WHAT TO DO — Look in the material below for the line with "behind.data.transform(Matrix.Translation((-seamGap, 0, 0)))" and the line with "toFrameArray = np.array(toFrame)", then set down exactly those two lines and all lines between, nothing more.

SUPPLIED DATA —
########
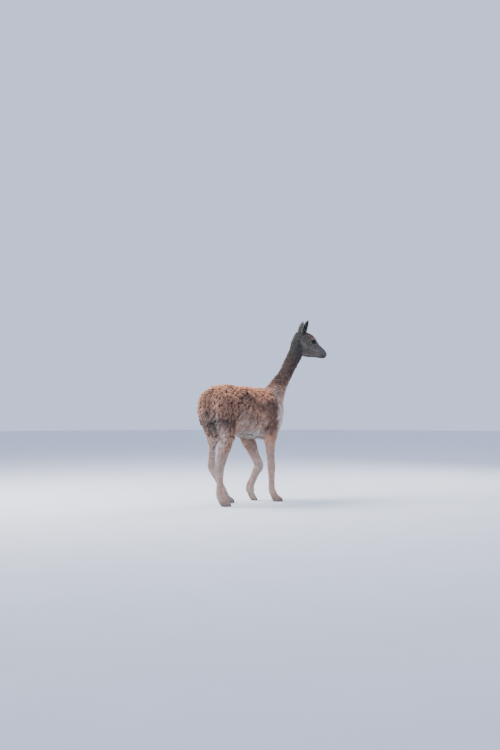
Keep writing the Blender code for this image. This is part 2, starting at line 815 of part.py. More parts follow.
def main():
    clearScene()
    fur = material("cinnamon_coat", (0.42, 0.22, 0.11), 0.9)
    pale = material("pale_coat", (0.72, 0.64, 0.54), 0.9)
    face = material("face_coat", (0.30, 0.25, 0.20), 0.85)
    dark = material("eye_dark", (0.02, 0.015, 0.012), 0.08)
    horn = material("nail_horn", (0.06, 0.05, 0.045), 0.4)

    rng = np.random.default_rng(coatSeed)
    body = flesh(1.0)

    # Head with brows, lids, sockets, nostrils and the line of the mouth
    head = headForm()
    extras = []
    for side in (-1, 1):
        brow = inHead(browCentre.x, side * browCentre.y, browCentre.z)
        extras.append(egg("brow", brow, browSize, headAxes))
        extras.append(lidRing(side))
    boolean(head, extras, "UNION")
    boolean(head, [copyOf(body, "neck_root")], "UNION")
    whole = head
    head = copyOf(whole, "head")
    boolean(head, [halfSpace(headSeam, -headNormal)], "DIFFERENCE")
    rest = copyOf(whole, "rest")
    boolean(rest, [halfSpace(headSeam - headNormal * seamGap, headNormal)], "DIFFERENCE")
    bpy.data.objects.remove(whole)
    bpy.data.objects.remove(body)
    cuts = []
    for side in (-1, 1):
        ball = eyeball(side)
        cuts.append(grown(ball, seamGap))
        ball.name = "eye_left" if side > 0 else "eye_right"
        ball.data.materials.append(dark)
        nostril = inHead(nostrilCentre.x, side * nostrilCentre.y, nostrilCentre.z)
        cuts.append(egg("nostril", nostril, nostrilSize, headAxes, nostrilTilt))
    cuts.append(mouthCut(head))
    boolean(head, cuts, "DIFFERENCE")
    largest(head)
    head.data.materials.append(face)

    # Ears, cut clear of the head and of the neck
    for side in ("left", "right"):
        item = ear(side)
        boolean(item, [grown(head, seamGap)], "DIFFERENCE")
        boolean(item, [grown(rest, seamGap)], "DIFFERENCE")
        largest(item)
        item.data.materials.append(face)

    # Neck and trunk part at the root of the neck
    neck = copyOf(rest, "neck")
    boolean(neck, [halfSpace(neckSeam, -neckNormal)], "DIFFERENCE")
    dressed(neck, neckForm, rng)
    boolean(neck, [halfSpace(neckSeam, -neckNormal)], "DIFFERENCE")
    boolean(neck, [halfSpace(headSeam - headNormal * seamGap, headNormal)], "DIFFERENCE")
    largest(neck)
    neck.data.materials.append(fur)
    torso = rest
    torso.name = "torso"
    boolean(torso, [halfSpace(neckSeam - neckNormal * seamGap, neckNormal)], "DIFFERENCE")

    # Legs part below the stifle and the elbow
    footing = {
        "hind_leg_right": (hindRight, flatToe),
        "hind_leg_left": (hindLeft, flatToe),
        "fore_leg_right": (foreRight, flatToe),
        "fore_leg_left": (foreLeft, tipToe),
    }
    for name, (low, high) in legZones.items():
        leg = copyOf(torso, name)
        keep = block(low, Vector(high) - Vector((0, 0, seamGap)))
        boolean(leg, [keep], "INTERSECT")
        forms, nails = toes(*footing[name])
        boolean(leg, forms, "UNION")
        boolean(leg, [block((-1, -1, -1), (1, 1, 0.0))], "DIFFERENCE")
        largest(leg)
        leg.data.materials.append(pale)
        for ending, nail in zip("ab", nails):
            nail.name = name.replace("leg", "nail") + "_" + ending
            nail.data.materials.append(horn)
    legSpace = [block(low, high) for low, high in legZones.values()]
    boolean(torso, legSpace, "DIFFERENCE")
    largest(torso)
    dressed(torso, torsoForm, rng)
    boolean(torso, [halfSpace(neckSeam - neckNormal * seamGap, neckNormal)], "DIFFERENCE")
    for name in legZones:
        boolean(torso, [grown(bpy.data.objects[name], seamGap)], "DIFFERENCE")
    largest(torso)
    torso.data.materials.append(fur)

    tail = sweep("tail", tailRows, coatShare=1.0)
    dressed(tail, tailForm, rng)
    behind = copyOf(torso, "behind_torso")
    behind.data.transform(Matrix.Translation((-seamGap, 0, 0)))
    boolean(tail, [behind, copyOf(torso, "torso_copy")], "DIFFERENCE")
    largest(tail)
    tail.data.materials.append(fur)

    place = Matrix.Rotation(math.radians(-90), 4, "Z") @ Matrix.Translation(-frameOrigin)
    for item in bpy.context.scene.objects:
        item.data.transform(place)
        item.data.shade_smooth()


main()
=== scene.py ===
import math

import bmesh
import bpy
import numpy as np
from mathutils import Matrix, Vector
from mathutils.bvhtree import BVHTree
from mathutils.kdtree import KDTree


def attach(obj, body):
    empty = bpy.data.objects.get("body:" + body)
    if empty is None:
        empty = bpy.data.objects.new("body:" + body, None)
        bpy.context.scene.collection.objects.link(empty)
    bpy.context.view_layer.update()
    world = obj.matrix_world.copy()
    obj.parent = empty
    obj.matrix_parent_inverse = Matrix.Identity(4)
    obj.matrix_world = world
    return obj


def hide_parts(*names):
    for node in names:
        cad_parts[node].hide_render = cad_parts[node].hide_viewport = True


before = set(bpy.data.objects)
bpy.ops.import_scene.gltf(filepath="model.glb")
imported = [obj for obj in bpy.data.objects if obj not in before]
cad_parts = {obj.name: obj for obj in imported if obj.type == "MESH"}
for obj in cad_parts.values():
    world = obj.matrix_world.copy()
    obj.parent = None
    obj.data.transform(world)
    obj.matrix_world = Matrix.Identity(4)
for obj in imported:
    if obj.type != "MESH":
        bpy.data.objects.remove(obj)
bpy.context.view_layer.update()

print("frame loaded:", len(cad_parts), "nodes")

# Where the body's own directions (x ahead, y left, z up) sit in the frame
frameOrigin = Vector((0.1448, -0.0010, 0.0))
toFrame = Matrix.Rotation(math.radians(-90), 4, "Z") @ Matrix.Translation(-frameOrigin)
toFrameArray = np.array(toFrame)

# Trunk, from rump to chest: x, top, bottom, widest level, half width, coat depth
trunkRows = [
    (-0.384, 0.770, 0.655, 0.712, 0.050, 0.010),
    (-0.364, 0.820, 0.590, 0.700, 0.105, 0.022),
    (-0.318, 0.857, 0.540, 0.690, 0.144, 0.030),
    (-0.250, 0.873, 0.512, 0.680, 0.162, 0.030),
    (-0.170, 0.875, 0.496, 0.670, 0.166, 0.030),
    (-0.080, 0.869, 0.472, 0.660, 0.172, 0.030),
    (0.010, 0.862, 0.457, 0.655, 0.174, 0.030),
    (0.095, 0.855, 0.450, 0.655, 0.170, 0.030),
    (0.170, 0.850, 0.455, 0.658, 0.158, 0.030),
    (0.235, 0.846, 0.472, 0.665, 0.140, 0.028),
    (0.283, 0.830, 0.500, 0.670, 0.112, 0.024),
    (0.318, 0.780, 0.560, 0.675, 0.070, 0.016),
]

# Neck, from head to chest: x, y, z, half fore, half back, half side, yaw, coat depth
neckRows = [
    (0.548, -0.038, 1.232, 0.042, 0.060, 0.046, -33, 0.006),
    (0.538, -0.028, 1.180, 0.058, 0.067, 0.051, -28, 0.010),
    (0.513, -0.019, 1.110, 0.060, 0.066, 0.053, -20, 0.013),
    (0.467, -0.011, 1.030, 0.057, 0.063, 0.055, -13, 0.015),
    (0.413, -0.004, 0.945, 0.057, 0.060, 0.057, -6, 0.016),
    (0.353, 0.000, 0.865, 0.066, 0.074, 0.067, 0, 0.018),
    (0.290, 0.000, 0.785, 0.088, 0.100, 0.086, 0, 0.024),
    (0.235, 0.000, 0.715, 0.090, 0.110, 0.095, 0, 0.024),
]

# Tail, from its root: x, y, z, half fore, half back, half side, yaw, coat depth
tailRows = [
    (-0.335, 0.000, 0.806, 0.028, 0.026, 0.034, 0, 0.012),
    (-0.368, -0.006, 0.790, 0.032, 0.028, 0.042, 0, 0.015),
    (-0.392, -0.014, 0.745, 0.030, 0.026, 0.047, 0, 0.016),
    (-0.396, -0.018, 0.685, 0.028, 0.025, 0.047, 0, 0.016),
    (-0.389, -0.018, 0.625, 0.022, 0.020, 0.037, 0, 0.012),
    (-0.380, -0.016, 0.572, 0.009, 0.008, 0.013, 0, 0.005),
]

# Joints of each leg, from the top: x, y, z
legJoints = {
    "hindRight": [
        (-0.262, -0.086, 0.720), (-0.262, -0.096, 0.530), (-0.326, -0.090, 0.280),
        (-0.328, -0.090, 0.092), (-0.310, -0.090, 0.050),
    ],
    "hindLeft": [
        (-0.275, 0.086, 0.720), (-0.228, 0.096, 0.530), (-0.250, 0.086, 0.278),
        (-0.148, 0.084, 0.100), (-0.120, 0.084, 0.050),
    ],
    "foreRight": [
        (0.205, -0.090, 0.640), (0.165, -0.090, 0.480), (0.182, -0.088, 0.256),
        (0.188, -0.088, 0.092), (0.209, -0.088, 0.050),
    ],
    "foreLeft": [
        (0.200, 0.090, 0.640), (0.108, 0.090, 0.475), (0.220, 0.086, 0.258),
        (0.128, 0.084, 0.110), (0.130, 0.084, 0.070),
    ],
}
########
WRITTEN RESPONSE —
    behind.data.transform(Matrix.Translation((-seamGap, 0, 0)))
    boolean(tail, [behind, copyOf(torso, "torso_copy")], "DIFFERENCE")
    largest(tail)
    tail.data.materials.append(fur)

    place = Matrix.Rotation(math.radians(-90), 4, "Z") @ Matrix.Translation(-frameOrigin)
    for item in bpy.context.scene.objects:
        item.data.transform(place)
        item.data.shade_smooth()


main()
=== scene.py ===
import math

import bmesh
import bpy
import numpy as np
from mathutils import Matrix, Vector
from mathutils.bvhtree import BVHTree
from mathutils.kdtree import KDTree


def attach(obj, body):
    empty = bpy.data.objects.get("body:" + body)
    if empty is None:
        empty = bpy.data.objects.new("body:" + body, None)
        bpy.context.scene.collection.objects.link(empty)
    bpy.context.view_layer.update()
    world = obj.matrix_world.copy()
    obj.parent = empty
    obj.matrix_parent_inverse = Matrix.Identity(4)
    obj.matrix_world = world
    return obj


def hide_parts(*names):
    for node in names:
        cad_parts[node].hide_render = cad_parts[node].hide_viewport = True


before = set(bpy.data.objects)
bpy.ops.import_scene.gltf(filepath="model.glb")
imported = [obj for obj in bpy.data.objects if obj not in before]
cad_parts = {obj.name: obj for obj in imported if obj.type == "MESH"}
for obj in cad_parts.values():
    world = obj.matrix_world.copy()
    obj.parent = None
    obj.data.transform(world)
    obj.matrix_world = Matrix.Identity(4)
for obj in imported:
    if obj.type != "MESH":
        bpy.data.objects.remove(obj)
bpy.context.view_layer.update()

print("frame loaded:", len(cad_parts), "nodes")

# Where the body's own directions (x ahead, y left, z up) sit in the frame
frameOrigin = Vector((0.1448, -0.0010, 0.0))
toFrame = Matrix.Rotation(math.radians(-90), 4, "Z") @ Matrix.Translation(-frameOrigin)
toFrameArray = np.array(toFrame)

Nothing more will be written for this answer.